Tensor low-energy electron diffraction analysis of the surface structure of NaCl(100) thin films grown on Pd(100) and Pt(111)

Abstract

Thin films of NaCl were molecularly deposited and subsequently ordered on Pd(100) and Pt(111). These films exhibited the same adsorbate–substrate interaction on Pd(100) and Pt(111) as evidenced by the lone multilayer desorption peak observed in the temperature programmed desorption spectra of NaCl on these two substrates. The ordered structures of the films were produced by exposing a heated substrate to a flux of NaCl emanating from a Knudsen cell and investigated through the use of low-energy electron diffraction (LEED). On Pd(100), the adsorbed multilayer yielded a (1×1) NaCl(100) LEED pattern. The (1×1) pattern was seen as the result of the film's thickness being greater than the sampling depth of the elastically scattered electrons used in the LEED experiment, thus removing the contribution of the substrate's lattice to the observed pattern. For the (1×1) pattern of NaCl(100) on Pd(100), it was found that the NaCl film grew along the [010]-type surface directions of Pd(100) to take advantage of a near 1:1 lattice match. On Pt(111), the ordered NaCl multilayer gave a (1×1) NaCl(100) LEED pattern also, but, unlike Pd(100), one of the overlayer's unit cell vectors lies parallel to that of the substrate's with the other rotated by 90° from the previous one to preserve the geometry of the NaCl(100) lattice.
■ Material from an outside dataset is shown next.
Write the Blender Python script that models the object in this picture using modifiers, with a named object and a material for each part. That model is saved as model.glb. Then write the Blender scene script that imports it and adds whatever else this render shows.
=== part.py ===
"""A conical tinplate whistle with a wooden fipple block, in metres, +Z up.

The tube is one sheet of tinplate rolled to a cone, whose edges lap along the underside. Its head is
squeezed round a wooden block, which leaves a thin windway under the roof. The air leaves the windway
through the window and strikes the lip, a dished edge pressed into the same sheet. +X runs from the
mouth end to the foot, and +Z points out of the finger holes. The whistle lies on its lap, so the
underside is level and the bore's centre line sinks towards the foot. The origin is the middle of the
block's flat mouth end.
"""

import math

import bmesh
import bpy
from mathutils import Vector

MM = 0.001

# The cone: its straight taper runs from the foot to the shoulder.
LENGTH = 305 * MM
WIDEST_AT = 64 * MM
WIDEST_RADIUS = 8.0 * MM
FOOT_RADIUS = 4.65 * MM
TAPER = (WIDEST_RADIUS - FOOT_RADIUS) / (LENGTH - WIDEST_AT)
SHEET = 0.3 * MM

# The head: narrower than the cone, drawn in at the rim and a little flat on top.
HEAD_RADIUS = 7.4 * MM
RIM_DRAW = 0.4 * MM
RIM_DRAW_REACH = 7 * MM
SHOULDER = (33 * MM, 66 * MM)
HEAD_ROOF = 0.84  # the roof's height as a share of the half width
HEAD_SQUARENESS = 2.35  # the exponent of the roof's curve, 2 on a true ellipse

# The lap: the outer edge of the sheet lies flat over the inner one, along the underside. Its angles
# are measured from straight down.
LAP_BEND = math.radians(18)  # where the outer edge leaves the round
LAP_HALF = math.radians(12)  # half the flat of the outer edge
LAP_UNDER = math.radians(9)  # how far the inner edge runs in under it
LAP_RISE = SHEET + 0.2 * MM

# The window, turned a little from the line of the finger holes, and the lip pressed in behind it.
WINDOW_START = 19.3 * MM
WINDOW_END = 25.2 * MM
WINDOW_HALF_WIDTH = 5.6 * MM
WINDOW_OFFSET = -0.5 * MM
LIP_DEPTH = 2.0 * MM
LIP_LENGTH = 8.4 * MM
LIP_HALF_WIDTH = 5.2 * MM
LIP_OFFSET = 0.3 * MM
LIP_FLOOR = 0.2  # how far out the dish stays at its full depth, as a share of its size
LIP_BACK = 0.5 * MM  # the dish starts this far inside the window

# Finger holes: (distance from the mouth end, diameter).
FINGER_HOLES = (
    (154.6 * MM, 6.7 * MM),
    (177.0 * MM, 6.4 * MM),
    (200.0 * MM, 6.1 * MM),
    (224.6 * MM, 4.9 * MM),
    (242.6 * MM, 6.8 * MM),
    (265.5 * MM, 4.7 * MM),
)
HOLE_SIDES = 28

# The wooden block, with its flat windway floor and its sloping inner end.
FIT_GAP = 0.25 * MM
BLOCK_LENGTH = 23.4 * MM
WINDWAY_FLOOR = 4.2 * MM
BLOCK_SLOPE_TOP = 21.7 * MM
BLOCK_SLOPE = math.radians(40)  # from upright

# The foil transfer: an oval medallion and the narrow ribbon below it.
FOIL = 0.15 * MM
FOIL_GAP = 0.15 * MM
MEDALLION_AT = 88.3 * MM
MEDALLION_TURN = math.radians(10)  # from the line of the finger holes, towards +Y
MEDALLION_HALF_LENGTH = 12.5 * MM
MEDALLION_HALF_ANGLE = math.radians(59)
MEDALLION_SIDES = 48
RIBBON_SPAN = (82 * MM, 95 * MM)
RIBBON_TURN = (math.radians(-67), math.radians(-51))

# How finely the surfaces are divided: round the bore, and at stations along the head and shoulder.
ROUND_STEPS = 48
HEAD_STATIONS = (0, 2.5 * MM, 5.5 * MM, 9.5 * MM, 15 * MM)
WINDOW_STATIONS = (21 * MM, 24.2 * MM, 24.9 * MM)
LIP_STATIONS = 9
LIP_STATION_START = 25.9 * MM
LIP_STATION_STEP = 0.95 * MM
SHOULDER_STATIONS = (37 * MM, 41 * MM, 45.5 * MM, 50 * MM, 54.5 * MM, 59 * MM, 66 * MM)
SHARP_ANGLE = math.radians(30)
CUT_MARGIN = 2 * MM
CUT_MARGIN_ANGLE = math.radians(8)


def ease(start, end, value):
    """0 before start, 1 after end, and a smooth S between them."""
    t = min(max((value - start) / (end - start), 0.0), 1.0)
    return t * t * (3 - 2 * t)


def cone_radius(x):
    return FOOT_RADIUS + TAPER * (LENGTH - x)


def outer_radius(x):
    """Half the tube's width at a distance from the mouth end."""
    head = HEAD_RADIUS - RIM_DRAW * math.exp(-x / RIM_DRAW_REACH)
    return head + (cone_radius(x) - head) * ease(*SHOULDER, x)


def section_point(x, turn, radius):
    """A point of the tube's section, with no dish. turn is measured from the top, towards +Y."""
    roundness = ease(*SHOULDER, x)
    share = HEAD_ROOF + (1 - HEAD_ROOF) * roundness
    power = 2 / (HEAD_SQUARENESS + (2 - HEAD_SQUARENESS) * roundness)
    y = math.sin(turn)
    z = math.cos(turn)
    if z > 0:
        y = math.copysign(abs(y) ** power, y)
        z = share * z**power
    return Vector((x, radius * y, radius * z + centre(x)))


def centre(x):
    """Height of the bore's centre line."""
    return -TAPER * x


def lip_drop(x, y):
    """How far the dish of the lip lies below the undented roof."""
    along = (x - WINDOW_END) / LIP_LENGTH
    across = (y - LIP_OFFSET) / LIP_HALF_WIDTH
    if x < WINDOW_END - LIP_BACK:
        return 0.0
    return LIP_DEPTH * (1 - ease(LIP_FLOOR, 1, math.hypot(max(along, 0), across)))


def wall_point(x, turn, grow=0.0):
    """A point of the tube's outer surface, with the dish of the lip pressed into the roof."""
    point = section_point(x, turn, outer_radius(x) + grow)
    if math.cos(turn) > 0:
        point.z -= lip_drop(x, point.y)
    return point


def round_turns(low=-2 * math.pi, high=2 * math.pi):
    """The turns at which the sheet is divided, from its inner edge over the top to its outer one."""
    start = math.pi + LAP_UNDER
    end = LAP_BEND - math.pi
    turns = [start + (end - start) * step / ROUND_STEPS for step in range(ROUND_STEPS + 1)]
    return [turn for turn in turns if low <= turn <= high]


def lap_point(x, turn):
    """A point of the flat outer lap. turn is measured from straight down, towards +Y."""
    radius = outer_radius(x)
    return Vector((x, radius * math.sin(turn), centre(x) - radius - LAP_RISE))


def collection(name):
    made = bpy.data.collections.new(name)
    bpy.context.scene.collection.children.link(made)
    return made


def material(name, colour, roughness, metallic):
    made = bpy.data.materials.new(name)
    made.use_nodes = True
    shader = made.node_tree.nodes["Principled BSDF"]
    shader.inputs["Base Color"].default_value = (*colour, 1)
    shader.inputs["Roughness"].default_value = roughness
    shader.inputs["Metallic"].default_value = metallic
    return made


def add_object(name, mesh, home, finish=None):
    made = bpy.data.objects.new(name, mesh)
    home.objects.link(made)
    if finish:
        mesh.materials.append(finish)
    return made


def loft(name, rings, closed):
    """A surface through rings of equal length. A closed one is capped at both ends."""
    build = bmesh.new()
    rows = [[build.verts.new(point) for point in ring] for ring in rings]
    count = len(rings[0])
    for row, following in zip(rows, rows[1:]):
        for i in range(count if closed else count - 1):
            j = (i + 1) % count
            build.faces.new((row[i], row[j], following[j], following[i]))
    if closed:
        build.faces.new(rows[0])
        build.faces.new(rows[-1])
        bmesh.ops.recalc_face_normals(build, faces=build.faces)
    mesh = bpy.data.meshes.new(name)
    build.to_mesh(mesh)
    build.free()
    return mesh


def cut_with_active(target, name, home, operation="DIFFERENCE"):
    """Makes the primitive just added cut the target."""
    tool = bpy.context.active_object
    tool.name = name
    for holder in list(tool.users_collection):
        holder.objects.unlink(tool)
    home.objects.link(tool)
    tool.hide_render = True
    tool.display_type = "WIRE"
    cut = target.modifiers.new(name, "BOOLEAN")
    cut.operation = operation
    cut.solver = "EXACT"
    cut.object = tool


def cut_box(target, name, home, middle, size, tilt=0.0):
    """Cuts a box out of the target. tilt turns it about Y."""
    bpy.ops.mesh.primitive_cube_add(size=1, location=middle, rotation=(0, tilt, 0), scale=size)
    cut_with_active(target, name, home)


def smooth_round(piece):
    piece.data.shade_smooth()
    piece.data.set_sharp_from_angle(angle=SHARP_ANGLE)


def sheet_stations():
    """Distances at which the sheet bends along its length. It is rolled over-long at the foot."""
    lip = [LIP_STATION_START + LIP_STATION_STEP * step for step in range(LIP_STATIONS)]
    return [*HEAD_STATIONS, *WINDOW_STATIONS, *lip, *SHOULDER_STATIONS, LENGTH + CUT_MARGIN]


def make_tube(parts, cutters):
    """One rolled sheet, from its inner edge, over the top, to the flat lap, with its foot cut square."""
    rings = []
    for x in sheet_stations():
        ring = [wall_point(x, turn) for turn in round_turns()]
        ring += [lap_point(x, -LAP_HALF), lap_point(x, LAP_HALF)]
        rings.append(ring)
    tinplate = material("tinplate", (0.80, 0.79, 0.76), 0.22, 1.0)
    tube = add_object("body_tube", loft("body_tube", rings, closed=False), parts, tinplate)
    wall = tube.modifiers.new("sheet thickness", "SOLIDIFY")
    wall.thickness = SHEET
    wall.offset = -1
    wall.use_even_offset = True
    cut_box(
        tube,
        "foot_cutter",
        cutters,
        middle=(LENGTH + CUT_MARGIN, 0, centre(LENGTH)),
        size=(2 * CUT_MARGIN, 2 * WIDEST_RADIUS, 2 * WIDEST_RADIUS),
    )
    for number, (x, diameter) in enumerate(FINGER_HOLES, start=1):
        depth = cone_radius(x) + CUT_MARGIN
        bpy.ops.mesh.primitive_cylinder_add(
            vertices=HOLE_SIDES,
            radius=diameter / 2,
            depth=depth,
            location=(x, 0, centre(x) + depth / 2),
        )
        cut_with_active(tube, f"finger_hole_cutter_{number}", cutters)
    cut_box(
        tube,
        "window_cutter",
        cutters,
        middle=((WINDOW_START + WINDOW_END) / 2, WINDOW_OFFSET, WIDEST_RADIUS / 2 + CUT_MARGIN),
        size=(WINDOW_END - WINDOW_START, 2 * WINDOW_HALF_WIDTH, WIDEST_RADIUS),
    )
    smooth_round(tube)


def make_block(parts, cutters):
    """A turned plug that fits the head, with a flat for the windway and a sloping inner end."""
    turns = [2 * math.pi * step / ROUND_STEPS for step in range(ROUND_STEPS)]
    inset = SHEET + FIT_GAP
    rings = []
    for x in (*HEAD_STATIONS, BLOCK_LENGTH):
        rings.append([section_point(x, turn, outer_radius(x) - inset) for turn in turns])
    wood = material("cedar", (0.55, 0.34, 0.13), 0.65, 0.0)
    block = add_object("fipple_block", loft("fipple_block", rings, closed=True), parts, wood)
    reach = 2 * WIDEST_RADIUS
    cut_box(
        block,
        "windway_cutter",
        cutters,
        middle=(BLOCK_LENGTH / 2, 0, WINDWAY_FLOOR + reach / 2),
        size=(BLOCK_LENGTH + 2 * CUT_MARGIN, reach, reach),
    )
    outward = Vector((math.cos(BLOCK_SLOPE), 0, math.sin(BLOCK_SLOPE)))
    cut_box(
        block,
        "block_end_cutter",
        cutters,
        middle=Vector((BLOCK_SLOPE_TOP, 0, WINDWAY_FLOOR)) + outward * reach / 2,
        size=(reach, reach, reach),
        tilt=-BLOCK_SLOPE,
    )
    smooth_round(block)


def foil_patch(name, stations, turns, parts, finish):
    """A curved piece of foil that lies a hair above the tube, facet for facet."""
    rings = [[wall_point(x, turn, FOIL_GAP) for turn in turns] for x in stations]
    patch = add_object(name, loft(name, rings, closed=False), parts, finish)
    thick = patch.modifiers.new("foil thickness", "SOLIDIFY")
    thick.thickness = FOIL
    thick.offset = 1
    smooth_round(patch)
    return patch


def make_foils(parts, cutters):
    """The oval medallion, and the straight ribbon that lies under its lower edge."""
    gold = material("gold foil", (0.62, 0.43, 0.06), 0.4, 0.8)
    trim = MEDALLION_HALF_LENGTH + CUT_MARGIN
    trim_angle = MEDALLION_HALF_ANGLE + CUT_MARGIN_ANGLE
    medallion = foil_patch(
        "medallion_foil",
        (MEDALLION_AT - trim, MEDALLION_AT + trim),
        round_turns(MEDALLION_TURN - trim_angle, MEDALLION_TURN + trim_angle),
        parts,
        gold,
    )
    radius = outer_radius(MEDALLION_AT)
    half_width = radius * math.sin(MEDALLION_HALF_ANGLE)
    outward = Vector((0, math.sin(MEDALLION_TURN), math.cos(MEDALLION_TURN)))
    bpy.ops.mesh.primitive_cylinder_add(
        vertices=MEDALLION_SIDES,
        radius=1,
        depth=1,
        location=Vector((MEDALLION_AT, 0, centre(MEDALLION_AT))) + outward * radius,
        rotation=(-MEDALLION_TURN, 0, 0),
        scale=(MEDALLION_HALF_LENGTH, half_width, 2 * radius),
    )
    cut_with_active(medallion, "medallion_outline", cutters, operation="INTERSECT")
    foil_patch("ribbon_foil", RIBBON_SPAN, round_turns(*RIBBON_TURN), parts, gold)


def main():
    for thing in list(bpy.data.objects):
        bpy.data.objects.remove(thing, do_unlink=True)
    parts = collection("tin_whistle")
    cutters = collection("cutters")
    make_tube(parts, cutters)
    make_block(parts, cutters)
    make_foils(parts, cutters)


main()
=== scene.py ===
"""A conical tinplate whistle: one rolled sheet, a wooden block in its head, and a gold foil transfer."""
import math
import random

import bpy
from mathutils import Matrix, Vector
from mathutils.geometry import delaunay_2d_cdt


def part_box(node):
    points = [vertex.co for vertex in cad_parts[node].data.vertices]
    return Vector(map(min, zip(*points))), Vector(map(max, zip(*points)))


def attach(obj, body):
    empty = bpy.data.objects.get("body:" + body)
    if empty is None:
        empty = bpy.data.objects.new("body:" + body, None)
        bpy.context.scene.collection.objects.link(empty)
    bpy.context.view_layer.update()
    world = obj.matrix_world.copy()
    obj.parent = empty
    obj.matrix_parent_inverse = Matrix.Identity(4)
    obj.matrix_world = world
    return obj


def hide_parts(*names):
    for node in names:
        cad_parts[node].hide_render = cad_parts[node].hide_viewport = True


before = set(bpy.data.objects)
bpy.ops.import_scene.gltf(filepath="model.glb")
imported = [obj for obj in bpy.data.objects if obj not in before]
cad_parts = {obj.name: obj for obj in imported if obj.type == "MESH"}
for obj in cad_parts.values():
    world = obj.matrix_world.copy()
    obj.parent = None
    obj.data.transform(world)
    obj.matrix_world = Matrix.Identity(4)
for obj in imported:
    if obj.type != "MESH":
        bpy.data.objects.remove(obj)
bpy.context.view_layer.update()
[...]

Multiple intensity versus electron energy ( IV) data sets were gathered for the NaCl(100) multilayer film on both Pd(100) and Pt(111). An analysis of the I– V curves of the multilayer NaCl(100) pattern on both substrates showed that the multilayer has the same structure on both substrates to a depth sampled by the electrons in the experimental energy range. Data from both systems were used in a fully dynamical LEED calculation. In the final structure, which refined down to a Pendry R-factor ( R P) of 0.16, the largest deviation from the ideally terminated NaCl(100) structure was the movement of the surface Na + towards the bulk, thereby causing a 0.12±0.03 Å corrugation of the surface layer. This shift of the surface cations was not followed by a corresponding displacement of the underlying anions, so the first interlayer spacing, d(Cl 2–Na 1), was reduced to 2.72±0.03 Å from its bulk value of 2.82 Å. Deviations from the bulk were smaller in subsequent layers, e.g. the second interlayer spacing, d(Na 3–Cl 2), was 2.77±0.03 Å, and there was essentially no buckling of the second layer.